_OBJECTIVE_: Reproduce all of the listing below without alteration.

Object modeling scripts
━━━━━━━━━━━━━━━━━━━━

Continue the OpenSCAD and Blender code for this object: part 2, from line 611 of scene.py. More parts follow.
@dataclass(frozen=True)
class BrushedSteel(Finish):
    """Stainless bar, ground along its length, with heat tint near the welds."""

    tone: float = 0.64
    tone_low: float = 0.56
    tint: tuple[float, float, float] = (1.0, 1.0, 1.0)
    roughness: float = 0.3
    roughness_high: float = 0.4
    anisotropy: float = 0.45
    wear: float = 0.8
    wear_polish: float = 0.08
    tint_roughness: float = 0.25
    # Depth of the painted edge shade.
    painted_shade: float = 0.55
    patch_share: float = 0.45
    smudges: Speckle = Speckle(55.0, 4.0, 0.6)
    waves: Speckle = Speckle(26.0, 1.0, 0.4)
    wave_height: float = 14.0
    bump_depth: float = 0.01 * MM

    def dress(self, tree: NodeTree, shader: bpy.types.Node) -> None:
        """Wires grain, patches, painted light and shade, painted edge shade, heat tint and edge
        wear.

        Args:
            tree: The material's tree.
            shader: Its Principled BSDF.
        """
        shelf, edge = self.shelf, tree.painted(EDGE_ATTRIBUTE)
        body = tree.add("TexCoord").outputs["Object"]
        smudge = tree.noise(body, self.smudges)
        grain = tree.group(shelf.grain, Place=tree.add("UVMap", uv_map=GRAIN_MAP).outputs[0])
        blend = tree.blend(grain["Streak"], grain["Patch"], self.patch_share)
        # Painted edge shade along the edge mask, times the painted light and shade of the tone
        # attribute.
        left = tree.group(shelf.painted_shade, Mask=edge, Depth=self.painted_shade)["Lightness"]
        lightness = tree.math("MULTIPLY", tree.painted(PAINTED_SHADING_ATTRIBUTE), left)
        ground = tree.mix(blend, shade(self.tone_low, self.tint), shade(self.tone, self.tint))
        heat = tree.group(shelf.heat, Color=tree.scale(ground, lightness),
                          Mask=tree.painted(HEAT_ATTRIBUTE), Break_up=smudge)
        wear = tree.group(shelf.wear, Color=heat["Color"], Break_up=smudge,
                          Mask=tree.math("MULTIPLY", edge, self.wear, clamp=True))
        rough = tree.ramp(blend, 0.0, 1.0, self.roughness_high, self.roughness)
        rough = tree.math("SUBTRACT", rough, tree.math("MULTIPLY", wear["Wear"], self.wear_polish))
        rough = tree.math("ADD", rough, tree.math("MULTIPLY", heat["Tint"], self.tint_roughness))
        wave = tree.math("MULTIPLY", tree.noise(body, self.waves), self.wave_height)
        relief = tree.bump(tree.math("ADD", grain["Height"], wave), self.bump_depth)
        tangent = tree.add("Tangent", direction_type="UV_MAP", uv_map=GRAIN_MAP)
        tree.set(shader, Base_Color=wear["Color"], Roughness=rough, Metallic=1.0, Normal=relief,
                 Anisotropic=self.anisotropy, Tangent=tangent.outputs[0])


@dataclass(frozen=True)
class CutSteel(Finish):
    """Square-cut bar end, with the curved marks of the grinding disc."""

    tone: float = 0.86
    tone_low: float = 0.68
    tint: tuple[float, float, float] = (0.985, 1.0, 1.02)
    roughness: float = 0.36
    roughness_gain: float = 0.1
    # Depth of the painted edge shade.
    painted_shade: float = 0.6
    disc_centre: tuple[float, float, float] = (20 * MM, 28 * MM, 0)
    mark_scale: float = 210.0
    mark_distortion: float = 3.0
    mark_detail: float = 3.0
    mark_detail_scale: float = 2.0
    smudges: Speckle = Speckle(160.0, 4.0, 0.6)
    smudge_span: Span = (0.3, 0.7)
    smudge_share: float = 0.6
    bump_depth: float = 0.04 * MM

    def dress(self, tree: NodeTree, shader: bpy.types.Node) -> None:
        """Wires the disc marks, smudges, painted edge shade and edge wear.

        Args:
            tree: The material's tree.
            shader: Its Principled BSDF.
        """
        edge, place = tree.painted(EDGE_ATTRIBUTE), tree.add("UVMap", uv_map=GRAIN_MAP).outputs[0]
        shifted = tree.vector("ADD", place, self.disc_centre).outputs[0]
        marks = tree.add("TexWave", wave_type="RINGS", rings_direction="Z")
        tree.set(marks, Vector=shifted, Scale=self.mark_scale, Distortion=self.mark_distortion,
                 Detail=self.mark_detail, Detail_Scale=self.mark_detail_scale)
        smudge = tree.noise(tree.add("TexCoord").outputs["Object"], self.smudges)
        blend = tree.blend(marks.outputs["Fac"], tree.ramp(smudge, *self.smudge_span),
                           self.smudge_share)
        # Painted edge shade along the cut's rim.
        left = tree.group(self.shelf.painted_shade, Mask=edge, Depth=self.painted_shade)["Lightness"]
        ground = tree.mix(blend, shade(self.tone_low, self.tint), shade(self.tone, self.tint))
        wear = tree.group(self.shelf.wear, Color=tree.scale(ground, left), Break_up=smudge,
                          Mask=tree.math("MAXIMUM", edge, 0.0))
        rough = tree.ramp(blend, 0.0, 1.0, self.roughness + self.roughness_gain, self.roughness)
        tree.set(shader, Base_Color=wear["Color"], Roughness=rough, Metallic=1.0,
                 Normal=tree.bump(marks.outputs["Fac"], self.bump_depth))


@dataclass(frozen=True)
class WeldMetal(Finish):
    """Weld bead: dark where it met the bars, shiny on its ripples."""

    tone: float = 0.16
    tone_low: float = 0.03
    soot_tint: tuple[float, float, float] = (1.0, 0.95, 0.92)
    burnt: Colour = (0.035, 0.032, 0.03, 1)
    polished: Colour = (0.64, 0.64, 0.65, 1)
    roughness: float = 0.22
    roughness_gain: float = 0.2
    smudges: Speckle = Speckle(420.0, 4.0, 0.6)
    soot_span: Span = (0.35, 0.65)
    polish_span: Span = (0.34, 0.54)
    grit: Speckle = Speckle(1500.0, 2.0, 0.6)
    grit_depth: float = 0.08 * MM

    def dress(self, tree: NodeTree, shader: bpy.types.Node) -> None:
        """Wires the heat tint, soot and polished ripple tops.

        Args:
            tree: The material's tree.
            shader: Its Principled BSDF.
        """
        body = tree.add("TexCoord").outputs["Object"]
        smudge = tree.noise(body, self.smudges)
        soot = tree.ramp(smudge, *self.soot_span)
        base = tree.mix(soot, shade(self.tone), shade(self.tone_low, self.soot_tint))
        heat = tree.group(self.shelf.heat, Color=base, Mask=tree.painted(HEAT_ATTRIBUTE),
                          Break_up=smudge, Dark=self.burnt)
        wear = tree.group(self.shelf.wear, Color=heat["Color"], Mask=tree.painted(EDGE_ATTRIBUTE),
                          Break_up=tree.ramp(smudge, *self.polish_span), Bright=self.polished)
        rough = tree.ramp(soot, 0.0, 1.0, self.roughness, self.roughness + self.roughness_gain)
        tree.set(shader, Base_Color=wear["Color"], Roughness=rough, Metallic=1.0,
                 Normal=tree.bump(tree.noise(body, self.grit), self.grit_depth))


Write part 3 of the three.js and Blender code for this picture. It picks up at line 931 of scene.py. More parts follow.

━━━━━━━━━━━━━━━━━━━━

_ANSWER FOR THIS EXERCISE_:
Continue the OpenSCAD and Blender code for this object: part 2, from line 611 of scene.py. More parts follow.
@dataclass(frozen=True)
class BrushedSteel(Finish):
    """Stainless bar, ground along its length, with heat tint near the welds."""

    tone: float = 0.64
    tone_low: float = 0.56
    tint: tuple[float, float, float] = (1.0, 1.0, 1.0)
    roughness: float = 0.3
    roughness_high: float = 0.4
    anisotropy: float = 0.45
    wear: float = 0.8
    wear_polish: float = 0.08
    tint_roughness: float = 0.25
    # Depth of the painted edge shade.
    painted_shade: float = 0.55
    patch_share: float = 0.45
    smudges: Speckle = Speckle(55.0, 4.0, 0.6)
    waves: Speckle = Speckle(26.0, 1.0, 0.4)
    wave_height: float = 14.0
    bump_depth: float = 0.01 * MM

    def dress(self, tree: NodeTree, shader: bpy.types.Node) -> None:
        """Wires grain, patches, painted light and shade, painted edge shade, heat tint and edge
        wear.

        Args:
            tree: The material's tree.
            shader: Its Principled BSDF.
        """
        shelf, edge = self.shelf, tree.painted(EDGE_ATTRIBUTE)
        body = tree.add("TexCoord").outputs["Object"]
        smudge = tree.noise(body, self.smudges)
        grain = tree.group(shelf.grain, Place=tree.add("UVMap", uv_map=GRAIN_MAP).outputs[0])
        blend = tree.blend(grain["Streak"], grain["Patch"], self.patch_share)
        # Painted edge shade along the edge mask, times the painted light and shade of the tone
        # attribute.
        left = tree.group(shelf.painted_shade, Mask=edge, Depth=self.painted_shade)["Lightness"]
        lightness = tree.math("MULTIPLY", tree.painted(PAINTED_SHADING_ATTRIBUTE), left)
        ground = tree.mix(blend, shade(self.tone_low, self.tint), shade(self.tone, self.tint))
        heat = tree.group(shelf.heat, Color=tree.scale(ground, lightness),
                          Mask=tree.painted(HEAT_ATTRIBUTE), Break_up=smudge)
        wear = tree.group(shelf.wear, Color=heat["Color"], Break_up=smudge,
                          Mask=tree.math("MULTIPLY", edge, self.wear, clamp=True))
        rough = tree.ramp(blend, 0.0, 1.0, self.roughness_high, self.roughness)
        rough = tree.math("SUBTRACT", rough, tree.math("MULTIPLY", wear["Wear"], self.wear_polish))
        rough = tree.math("ADD", rough, tree.math("MULTIPLY", heat["Tint"], self.tint_roughness))
        wave = tree.math("MULTIPLY", tree.noise(body, self.waves), self.wave_height)
        relief = tree.bump(tree.math("ADD", grain["Height"], wave), self.bump_depth)
        tangent = tree.add("Tangent", direction_type="UV_MAP", uv_map=GRAIN_MAP)
        tree.set(shader, Base_Color=wear["Color"], Roughness=rough, Metallic=1.0, Normal=relief,
                 Anisotropic=self.anisotropy, Tangent=tangent.outputs[0])


@dataclass(frozen=True)
class CutSteel(Finish):
    """Square-cut bar end, with the curved marks of the grinding disc."""

    tone: float = 0.86
    tone_low: float = 0.68
    tint: tuple[float, float, float] = (0.985, 1.0, 1.02)
    roughness: float = 0.36
    roughness_gain: float = 0.1
    # Depth of the painted edge shade.
    painted_shade: float = 0.6
    disc_centre: tuple[float, float, float] = (20 * MM, 28 * MM, 0)
    mark_scale: float = 210.0
    mark_distortion: float = 3.0
    mark_detail: float = 3.0
    mark_detail_scale: float = 2.0
    smudges: Speckle = Speckle(160.0, 4.0, 0.6)
    smudge_span: Span = (0.3, 0.7)
    smudge_share: float = 0.6
    bump_depth: float = 0.04 * MM

    def dress(self, tree: NodeTree, shader: bpy.types.Node) -> None:
        """Wires the disc marks, smudges, painted edge shade and edge wear.

        Args:
            tree: The material's tree.
            shader: Its Principled BSDF.
        """
        edge, place = tree.painted(EDGE_ATTRIBUTE), tree.add("UVMap", uv_map=GRAIN_MAP).outputs[0]
        shifted = tree.vector("ADD", place, self.disc_centre).outputs[0]
        marks = tree.add("TexWave", wave_type="RINGS", rings_direction="Z")
        tree.set(marks, Vector=shifted, Scale=self.mark_scale, Distortion=self.mark_distortion,
                 Detail=self.mark_detail, Detail_Scale=self.mark_detail_scale)
        smudge = tree.noise(tree.add("TexCoord").outputs["Object"], self.smudges)
        blend = tree.blend(marks.outputs["Fac"], tree.ramp(smudge, *self.smudge_span),
                           self.smudge_share)
        # Painted edge shade along the cut's rim.
        left = tree.group(self.shelf.painted_shade, Mask=edge, Depth=self.painted_shade)["Lightness"]
        ground = tree.mix(blend, shade(self.tone_low, self.tint), shade(self.tone, self.tint))
        wear = tree.group(self.shelf.wear, Color=tree.scale(ground, left), Break_up=smudge,
                          Mask=tree.math("MAXIMUM", edge, 0.0))
        rough = tree.ramp(blend, 0.0, 1.0, self.roughness + self.roughness_gain, self.roughness)
        tree.set(shader, Base_Color=wear["Color"], Roughness=rough, Metallic=1.0,
                 Normal=tree.bump(marks.outputs["Fac"], self.bump_depth))


@dataclass(frozen=True)
class WeldMetal(Finish):
    """Weld bead: dark where it met the bars, shiny on its ripples."""

    tone: float = 0.16
    tone_low: float = 0.03
    soot_tint: tuple[float, float, float] = (1.0, 0.95, 0.92)
    burnt: Colour = (0.035, 0.032, 0.03, 1)
    polished: Colour = (0.64, 0.64, 0.65, 1)
    roughness: float = 0.22
    roughness_gain: float = 0.2
    smudges: Speckle = Speckle(420.0, 4.0, 0.6)
    soot_span: Span = (0.35, 0.65)
    polish_span: Span = (0.34, 0.54)
    grit: Speckle = Speckle(1500.0, 2.0, 0.6)
    grit_depth: float = 0.08 * MM

    def dress(self, tree: NodeTree, shader: bpy.types.Node) -> None:
        """Wires the heat tint, soot and polished ripple tops.

        Args:
            tree: The material's tree.
            shader: Its Principled BSDF.
        """
        body = tree.add("TexCoord").outputs["Object"]
        smudge = tree.noise(body, self.smudges)
        soot = tree.ramp(smudge, *self.soot_span)
        base = tree.mix(soot, shade(self.tone), shade(self.tone_low, self.soot_tint))
        heat = tree.group(self.shelf.heat, Color=base, Mask=tree.painted(HEAT_ATTRIBUTE),
                          Break_up=smudge, Dark=self.burnt)
        wear = tree.group(self.shelf.wear, Color=heat["Color"], Mask=tree.painted(EDGE_ATTRIBUTE),
                          Break_up=tree.ramp(smudge, *self.polish_span), Bright=self.polished)
        rough = tree.ramp(soot, 0.0, 1.0, self.roughness, self.roughness + self.roughness_gain)
        tree.set(shader, Base_Color=wear["Color"], Roughness=rough, Metallic=1.0,
                 Normal=tree.bump(tree.noise(body, self.grit), self.grit_depth))


Write part 3 of the three.js and Blender code for this picture. It picks up at line 931 of scene.py. More parts follow.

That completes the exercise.